Rows from an object dataset:

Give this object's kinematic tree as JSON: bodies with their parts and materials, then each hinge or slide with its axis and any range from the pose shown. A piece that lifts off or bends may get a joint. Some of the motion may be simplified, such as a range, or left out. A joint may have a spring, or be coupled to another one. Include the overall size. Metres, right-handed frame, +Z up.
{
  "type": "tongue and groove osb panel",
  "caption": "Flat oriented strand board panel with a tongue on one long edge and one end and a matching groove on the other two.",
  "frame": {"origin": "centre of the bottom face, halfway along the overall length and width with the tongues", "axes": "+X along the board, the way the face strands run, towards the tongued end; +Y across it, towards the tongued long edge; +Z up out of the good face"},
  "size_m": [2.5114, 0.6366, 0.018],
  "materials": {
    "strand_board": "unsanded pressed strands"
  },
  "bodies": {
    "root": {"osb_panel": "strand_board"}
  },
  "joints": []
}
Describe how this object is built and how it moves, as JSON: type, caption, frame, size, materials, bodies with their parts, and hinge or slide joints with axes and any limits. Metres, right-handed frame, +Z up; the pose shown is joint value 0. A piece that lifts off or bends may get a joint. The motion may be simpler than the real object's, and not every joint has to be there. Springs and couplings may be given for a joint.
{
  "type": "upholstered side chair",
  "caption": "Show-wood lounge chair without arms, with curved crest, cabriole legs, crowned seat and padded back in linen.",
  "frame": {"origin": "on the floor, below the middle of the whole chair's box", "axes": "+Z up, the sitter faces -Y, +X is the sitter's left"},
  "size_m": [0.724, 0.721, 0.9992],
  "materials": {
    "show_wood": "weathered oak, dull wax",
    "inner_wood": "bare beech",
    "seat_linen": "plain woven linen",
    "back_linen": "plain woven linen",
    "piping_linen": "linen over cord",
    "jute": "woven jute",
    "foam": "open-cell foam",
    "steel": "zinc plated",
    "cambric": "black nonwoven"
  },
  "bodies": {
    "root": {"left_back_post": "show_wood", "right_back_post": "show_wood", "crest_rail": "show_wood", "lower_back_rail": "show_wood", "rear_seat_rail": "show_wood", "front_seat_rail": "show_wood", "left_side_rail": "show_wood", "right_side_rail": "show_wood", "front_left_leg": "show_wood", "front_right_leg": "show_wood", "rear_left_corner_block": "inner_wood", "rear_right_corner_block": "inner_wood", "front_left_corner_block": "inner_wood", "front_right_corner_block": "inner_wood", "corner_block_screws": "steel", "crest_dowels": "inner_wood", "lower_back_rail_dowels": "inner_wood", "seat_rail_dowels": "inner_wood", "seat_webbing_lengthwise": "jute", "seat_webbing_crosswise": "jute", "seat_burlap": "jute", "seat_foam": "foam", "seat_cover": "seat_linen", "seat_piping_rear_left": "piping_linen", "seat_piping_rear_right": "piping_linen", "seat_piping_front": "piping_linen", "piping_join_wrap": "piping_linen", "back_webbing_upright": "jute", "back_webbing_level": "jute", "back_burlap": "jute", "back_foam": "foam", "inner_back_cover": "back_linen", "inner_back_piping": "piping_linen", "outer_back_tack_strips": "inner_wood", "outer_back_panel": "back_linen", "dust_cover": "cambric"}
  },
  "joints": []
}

## Task
Using the listing above, reproduce each line without omission.

## Full solution
Give this object's kinematic tree as JSON: bodies with their parts and materials, then each hinge or slide with its axis and any range from the pose shown. A piece that lifts off or bends may get a joint. Some of the motion may be simplified, such as a range, or left out. A joint may have a spring, or be coupled to another one. Include the overall size. Metres, right-handed frame, +Z up.
{
  "type": "tongue and groove osb panel",
  "caption": "Flat oriented strand board panel with a tongue on one long edge and one end and a matching groove on the other two.",
  "frame": {"origin": "centre of the bottom face, halfway along the overall length and width with the tongues", "axes": "+X along the board, the way the face strands run, towards the tongued end; +Y across it, towards the tongued long edge; +Z up out of the good face"},
  "size_m": [2.5114, 0.6366, 0.018],
  "materials": {
    "strand_board": "unsanded pressed strands"
  },
  "bodies": {
    "root": {"osb_panel": "strand_board"}
  },
  "joints": []
}
Describe how this object is built and how it moves, as JSON: type, caption, frame, size, materials, bodies with their parts, and hinge or slide joints with axes and any limits. Metres, right-handed frame, +Z up; the pose shown is joint value 0. A piece that lifts off or bends may get a joint. The motion may be simpler than the real object's, and not every joint has to be there. Springs and couplings may be given for a joint.
{
  "type": "upholstered side chair",
  "caption": "Show-wood lounge chair without arms, with curved crest, cabriole legs, crowned seat and padded back in linen.",
  "frame": {"origin": "on the floor, below the middle of the whole chair's box", "axes": "+Z up, the sitter faces -Y, +X is the sitter's left"},
  "size_m": [0.724, 0.721, 0.9992],
  "materials": {
    "show_wood": "weathered oak, dull wax",
    "inner_wood": "bare beech",
    "seat_linen": "plain woven linen",
    "back_linen": "plain woven linen",
    "piping_linen": "linen over cord",
    "jute": "woven jute",
    "foam": "open-cell foam",
    "steel": "zinc plated",
    "cambric": "black nonwoven"
  },
  "bodies": {
    "root": {"left_back_post": "show_wood", "right_back_post": "show_wood", "crest_rail": "show_wood", "lower_back_rail": "show_wood", "rear_seat_rail": "show_wood", "front_seat_rail": "show_wood", "left_side_rail": "show_wood", "right_side_rail": "show_wood", "front_left_leg": "show_wood", "front_right_leg": "show_wood", "rear_left_corner_block": "inner_wood", "rear_right_corner_block": "inner_wood", "front_left_corner_block": "inner_wood", "front_right_corner_block": "inner_wood", "corner_block_screws": "steel", "crest_dowels": "inner_wood", "lower_back_rail_dowels": "inner_wood", "seat_rail_dowels": "inner_wood", "seat_webbing_lengthwise": "jute", "seat_webbing_crosswise": "jute", "seat_burlap": "jute", "seat_foam": "foam", "seat_cover": "seat_linen", "seat_piping_rear_left": "piping_linen", "seat_piping_rear_right": "piping_linen", "seat_piping_front": "piping_linen", "piping_join_wrap": "piping_linen", "back_webbing_upright": "jute", "back_webbing_level": "jute", "back_burlap": "jute", "back_foam": "foam", "inner_back_cover": "back_linen", "inner_back_piping": "piping_linen", "outer_back_tack_strips": "inner_wood", "outer_back_panel": "back_linen", "dust_cover": "cambric"}
  },
  "joints": []
}